All month, we've been pitting Christmas classics against each other to determine which is more Christmas-y. Today, it's two classic animated TV specials: Dr. Seuss' How the Grinch Stole Christmas! versus A Charlie Brown Christmas.
A Charlie Brown Christmas, in which Charlie Brown's typical malaise leads him to learn the true meaning of the holiday, premiered in 1965. A year later, we got the TV adaptation of Dr. Seuss' book about a mean, green thing trying to take Christmas away from the happy Whos of Whoville.
A Charlie Brown Christmas will be defended by Esther and How the Grinch Stole Christmas! will be defended by Joe.
A Charlie Brown Christmas
Let me start by saying that amid all the Vince Guaraldi tunes and Snoopy bits, this movie is actually surprisingly religious when you really think about it. If we're talking about just how Christmas-y A Charlie Brown Christmas is, let's not forget in the fact that Linus' big speech about what Christmas is all about is actually biblical. Charlie Brown says, defiantly, walking home with his little tree: "Linus is right, I won't let all this commercialism ruin my Christmas." So, if we want to define "Christmas-y" as being about the actual holiday that Christians celebrate on December 25, A Charlie Brown Christmas is pretty darn Christmas-y.
But it's not just the religious that makes A Charlie Brown Christmas the winner here. Though a product of the '60s, A Charlie Brown Christmas still perfectly encapsulates the anxiety that surrounds this season. Charlie Brown, that classic juvenile depressive, captures the stress of feeling like you're not being as jolly as you should be when everyone else is caroling and decorating. Charlie Brown is serious stuff; The Grinch is a trifle.
On top of that, and perhaps ironically given the special's message of consumerism, A Charlie Brown Christmas is now simply a part of all of our Christmases. Guaraldi's brilliant soundtrack plays on loop and they even sell Charlie Brown Christmas trees.
Finally, Snoopy is the better cartoon dog than Max. Case closed.
How the Grinch Stole Christmas
Wow, you're giving me so many avenues to take to victory, I hardly know which one to embark on first! I'll go from last to first:
Snoopy is an asshole. There. It had to be said. He's an aloof jerk who expects Charlie Brown to wait on him hand and foot, all while he shows zero loyalty. He also interjects those interminable Red Baron interludes into half of Charlie's animated specials, like in It's the Great Pumpkin, Charlie Brown. Max is loyal and courageous and helpful even when the Grinch is a rotten jerk to him. Max is better than all of us. Don't come for Max.

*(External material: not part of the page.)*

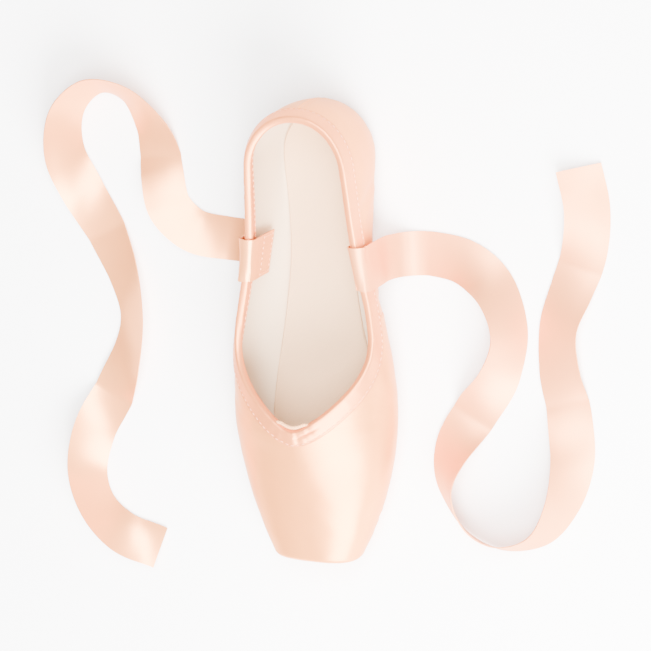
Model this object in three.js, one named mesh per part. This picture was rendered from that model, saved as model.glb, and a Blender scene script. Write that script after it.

The crux of this conflict, however, is that we have two films here that are going for the same anti-consumerist message: Christmas is about more than things. As you mention, Charlie Brown posits that, just as these t-shirts say, Jesus is the reason for the season. Which is a good message for a great many people. But it's also pretty limiting to anybody who falls outside traditional Christian denominations. What The Grinch says is that the indomitable Christmas spirit is in the sense of community and togetherness it engenders in its celebrants. And, to go even further, that spirit was always there. The one malcontent at the beginning of the story just had to notice it and believe it. Contrast that with Charlie Brown, where everybody really is just a relentless dick to Charlie Brown, until they all decide to feel sorry for him and decorate his sad little tree.
Which, okay, I will grant you that the sad little Charlie Brown Christmas Tree is a more indelible Christmas image than the tree in The Grinch that folds up like an umbrella. You also probably take the crown when it comes to the music, but only because regular people feel self-conscious singing "Da-Hoo-Doris" in mixed company.
Here's why The Grinch is the more quintissentially Christmas-y movie, though: way more people have felt the way the Grinch does than have felt the way Charlie Brown does. Way more people have looked at a group of people celebrating the holidays together—all happy and smiling and loud and singing and enjoying the nice presents they've given each other— and thought, essentially, "Ugh." That's basically the Grinch. He's a lonely guy who looks at people who have loved ones and happiness and thinks, "What a bunch of loud jerks. They must be jerks." We've all done it at one point or another.
We've certainly done that more often than we've sat down with our depressed grade-schooler pals and intellectualized our position on the commercialization of Christmas with regard to doghouse-decorating contests.